→ **Problem to solve**
Take the data below and repeat it exactly.

* * * * * * * * *

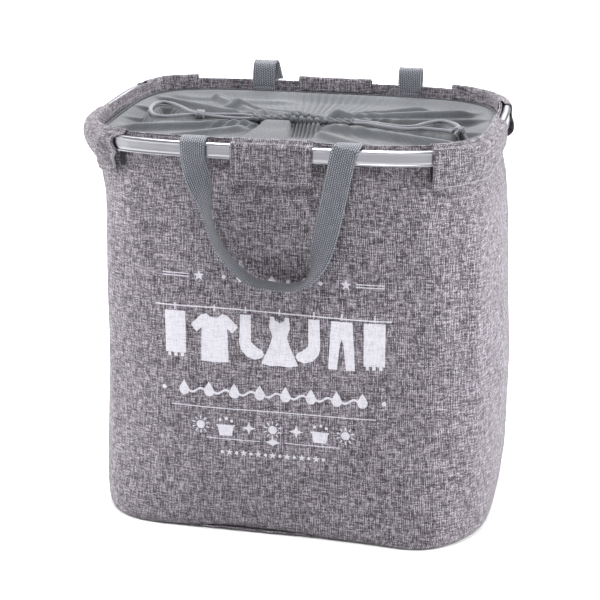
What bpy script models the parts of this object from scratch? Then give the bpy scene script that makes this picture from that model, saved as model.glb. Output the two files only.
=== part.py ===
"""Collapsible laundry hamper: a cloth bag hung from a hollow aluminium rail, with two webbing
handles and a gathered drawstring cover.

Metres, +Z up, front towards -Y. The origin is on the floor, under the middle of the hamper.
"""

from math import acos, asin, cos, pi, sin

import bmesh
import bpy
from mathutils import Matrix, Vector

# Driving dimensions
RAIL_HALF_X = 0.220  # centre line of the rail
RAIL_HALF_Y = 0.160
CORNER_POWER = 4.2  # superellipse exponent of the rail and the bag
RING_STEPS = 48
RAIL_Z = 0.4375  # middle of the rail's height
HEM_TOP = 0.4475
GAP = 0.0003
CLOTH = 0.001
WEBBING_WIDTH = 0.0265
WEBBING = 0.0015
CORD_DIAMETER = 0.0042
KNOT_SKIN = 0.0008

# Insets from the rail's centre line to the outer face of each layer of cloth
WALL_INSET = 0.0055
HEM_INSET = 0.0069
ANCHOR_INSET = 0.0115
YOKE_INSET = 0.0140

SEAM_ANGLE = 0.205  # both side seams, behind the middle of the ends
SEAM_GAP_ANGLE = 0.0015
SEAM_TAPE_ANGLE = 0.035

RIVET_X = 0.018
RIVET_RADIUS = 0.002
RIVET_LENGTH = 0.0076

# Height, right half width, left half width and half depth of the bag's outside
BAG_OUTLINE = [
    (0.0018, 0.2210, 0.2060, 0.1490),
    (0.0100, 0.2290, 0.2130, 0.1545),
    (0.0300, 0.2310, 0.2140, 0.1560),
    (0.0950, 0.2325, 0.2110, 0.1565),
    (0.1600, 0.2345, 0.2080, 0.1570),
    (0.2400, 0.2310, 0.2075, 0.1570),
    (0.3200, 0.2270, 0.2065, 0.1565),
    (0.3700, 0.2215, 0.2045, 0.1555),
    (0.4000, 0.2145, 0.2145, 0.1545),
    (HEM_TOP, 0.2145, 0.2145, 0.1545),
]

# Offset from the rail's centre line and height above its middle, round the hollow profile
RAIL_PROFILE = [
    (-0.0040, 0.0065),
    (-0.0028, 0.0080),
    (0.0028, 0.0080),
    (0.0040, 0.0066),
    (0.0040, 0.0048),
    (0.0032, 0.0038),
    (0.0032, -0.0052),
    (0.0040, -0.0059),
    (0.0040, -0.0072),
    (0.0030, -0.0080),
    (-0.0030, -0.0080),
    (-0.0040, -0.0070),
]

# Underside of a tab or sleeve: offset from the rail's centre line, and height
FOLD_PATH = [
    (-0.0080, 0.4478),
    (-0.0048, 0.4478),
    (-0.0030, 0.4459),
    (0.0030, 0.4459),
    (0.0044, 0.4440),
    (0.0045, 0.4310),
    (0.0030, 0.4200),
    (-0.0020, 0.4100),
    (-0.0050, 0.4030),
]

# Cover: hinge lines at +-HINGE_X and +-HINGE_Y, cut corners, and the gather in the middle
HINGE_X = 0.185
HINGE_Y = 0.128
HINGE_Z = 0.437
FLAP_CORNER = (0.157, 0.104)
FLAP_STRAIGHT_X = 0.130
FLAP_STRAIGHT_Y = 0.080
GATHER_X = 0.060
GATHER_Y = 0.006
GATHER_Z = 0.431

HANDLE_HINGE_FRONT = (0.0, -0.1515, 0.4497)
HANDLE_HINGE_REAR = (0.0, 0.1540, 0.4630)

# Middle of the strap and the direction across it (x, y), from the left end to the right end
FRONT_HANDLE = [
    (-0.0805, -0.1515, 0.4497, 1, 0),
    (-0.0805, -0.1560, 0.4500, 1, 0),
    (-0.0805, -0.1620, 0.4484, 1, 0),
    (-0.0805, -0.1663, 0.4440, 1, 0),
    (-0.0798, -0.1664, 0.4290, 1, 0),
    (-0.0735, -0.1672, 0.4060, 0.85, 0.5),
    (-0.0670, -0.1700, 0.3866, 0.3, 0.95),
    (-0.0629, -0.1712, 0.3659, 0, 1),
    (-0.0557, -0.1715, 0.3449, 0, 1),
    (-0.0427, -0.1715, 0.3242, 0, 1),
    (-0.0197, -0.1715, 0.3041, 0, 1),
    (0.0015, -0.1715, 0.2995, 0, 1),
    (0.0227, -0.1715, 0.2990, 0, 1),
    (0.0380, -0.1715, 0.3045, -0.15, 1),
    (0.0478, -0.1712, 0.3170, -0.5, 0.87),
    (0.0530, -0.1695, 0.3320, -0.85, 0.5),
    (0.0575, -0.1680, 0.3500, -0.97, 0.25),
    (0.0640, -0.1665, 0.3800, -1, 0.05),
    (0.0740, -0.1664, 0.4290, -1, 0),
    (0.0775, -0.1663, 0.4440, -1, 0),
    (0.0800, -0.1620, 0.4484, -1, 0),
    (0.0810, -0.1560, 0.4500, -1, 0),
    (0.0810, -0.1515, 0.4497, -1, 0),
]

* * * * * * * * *

→ **Answer for this exercise**
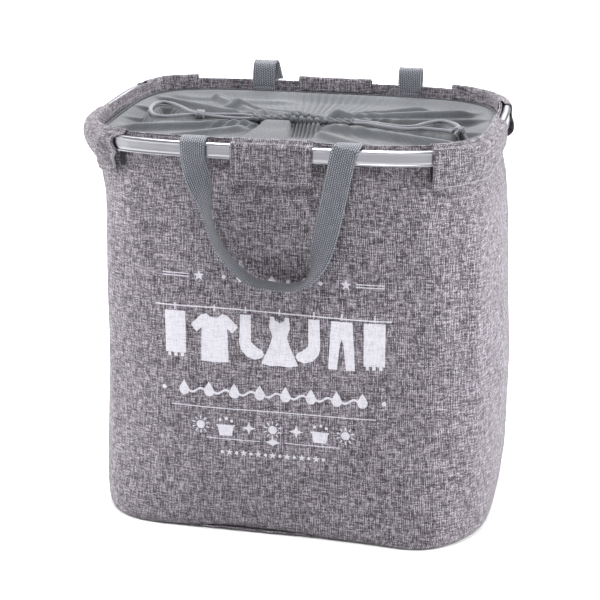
What bpy script models the parts of this object from scratch? Then give the bpy scene script that makes this picture from that model, saved as model.glb. Output the two files only.
=== part.py ===
"""Collapsible laundry hamper: a cloth bag hung from a hollow aluminium rail, with two webbing
handles and a gathered drawstring cover.

Metres, +Z up, front towards -Y. The origin is on the floor, under the middle of the hamper.
"""

from math import acos, asin, cos, pi, sin

import bmesh
import bpy
from mathutils import Matrix, Vector

# Driving dimensions
RAIL_HALF_X = 0.220  # centre line of the rail
RAIL_HALF_Y = 0.160
CORNER_POWER = 4.2  # superellipse exponent of the rail and the bag
RING_STEPS = 48
RAIL_Z = 0.4375  # middle of the rail's height
HEM_TOP = 0.4475
GAP = 0.0003
CLOTH = 0.001
WEBBING_WIDTH = 0.0265
WEBBING = 0.0015
CORD_DIAMETER = 0.0042
KNOT_SKIN = 0.0008

# Insets from the rail's centre line to the outer face of each layer of cloth
WALL_INSET = 0.0055
HEM_INSET = 0.0069
ANCHOR_INSET = 0.0115
YOKE_INSET = 0.0140

SEAM_ANGLE = 0.205  # both side seams, behind the middle of the ends
SEAM_GAP_ANGLE = 0.0015
SEAM_TAPE_ANGLE = 0.035

RIVET_X = 0.018
RIVET_RADIUS = 0.002
RIVET_LENGTH = 0.0076

# Height, right half width, left half width and half depth of the bag's outside
BAG_OUTLINE = [
    (0.0018, 0.2210, 0.2060, 0.1490),
    (0.0100, 0.2290, 0.2130, 0.1545),
    (0.0300, 0.2310, 0.2140, 0.1560),
    (0.0950, 0.2325, 0.2110, 0.1565),
    (0.1600, 0.2345, 0.2080, 0.1570),
    (0.2400, 0.2310, 0.2075, 0.1570),
    (0.3200, 0.2270, 0.2065, 0.1565),
    (0.3700, 0.2215, 0.2045, 0.1555),
    (0.4000, 0.2145, 0.2145, 0.1545),
    (HEM_TOP, 0.2145, 0.2145, 0.1545),
]

# Offset from the rail's centre line and height above its middle, round the hollow profile
RAIL_PROFILE = [
    (-0.0040, 0.0065),
    (-0.0028, 0.0080),
    (0.0028, 0.0080),
    (0.0040, 0.0066),
    (0.0040, 0.0048),
    (0.0032, 0.0038),
    (0.0032, -0.0052),
    (0.0040, -0.0059),
    (0.0040, -0.0072),
    (0.0030, -0.0080),
    (-0.0030, -0.0080),
    (-0.0040, -0.0070),
]

# Underside of a tab or sleeve: offset from the rail's centre line, and height
FOLD_PATH = [
    (-0.0080, 0.4478),
    (-0.0048, 0.4478),
    (-0.0030, 0.4459),
    (0.0030, 0.4459),
    (0.0044, 0.4440),
    (0.0045, 0.4310),
    (0.0030, 0.4200),
    (-0.0020, 0.4100),
    (-0.0050, 0.4030),
]

# Cover: hinge lines at +-HINGE_X and +-HINGE_Y, cut corners, and the gather in the middle
HINGE_X = 0.185
HINGE_Y = 0.128
HINGE_Z = 0.437
FLAP_CORNER = (0.157, 0.104)
FLAP_STRAIGHT_X = 0.130
FLAP_STRAIGHT_Y = 0.080
GATHER_X = 0.060
GATHER_Y = 0.006
GATHER_Z = 0.431

HANDLE_HINGE_FRONT = (0.0, -0.1515, 0.4497)
HANDLE_HINGE_REAR = (0.0, 0.1540, 0.4630)

# Middle of the strap and the direction across it (x, y), from the left end to the right end
FRONT_HANDLE = [
    (-0.0805, -0.1515, 0.4497, 1, 0),
    (-0.0805, -0.1560, 0.4500, 1, 0),
    (-0.0805, -0.1620, 0.4484, 1, 0),
    (-0.0805, -0.1663, 0.4440, 1, 0),
    (-0.0798, -0.1664, 0.4290, 1, 0),
    (-0.0735, -0.1672, 0.4060, 0.85, 0.5),
    (-0.0670, -0.1700, 0.3866, 0.3, 0.95),
    (-0.0629, -0.1712, 0.3659, 0, 1),
    (-0.0557, -0.1715, 0.3449, 0, 1),
    (-0.0427, -0.1715, 0.3242, 0, 1),
    (-0.0197, -0.1715, 0.3041, 0, 1),
    (0.0015, -0.1715, 0.2995, 0, 1),
    (0.0227, -0.1715, 0.2990, 0, 1),
    (0.0380, -0.1715, 0.3045, -0.15, 1),
    (0.0478, -0.1712, 0.3170, -0.5, 0.87),
    (0.0530, -0.1695, 0.3320, -0.85, 0.5),
    (0.0575, -0.1680, 0.3500, -0.97, 0.25),
    (0.0640, -0.1665, 0.3800, -1, 0.05),
    (0.0740, -0.1664, 0.4290, -1, 0),
    (0.0775, -0.1663, 0.4440, -1, 0),
    (0.0800, -0.1620, 0.4484, -1, 0),
    (0.0810, -0.1560, 0.4500, -1, 0),
    (0.0810, -0.1515, 0.4497, -1, 0),
]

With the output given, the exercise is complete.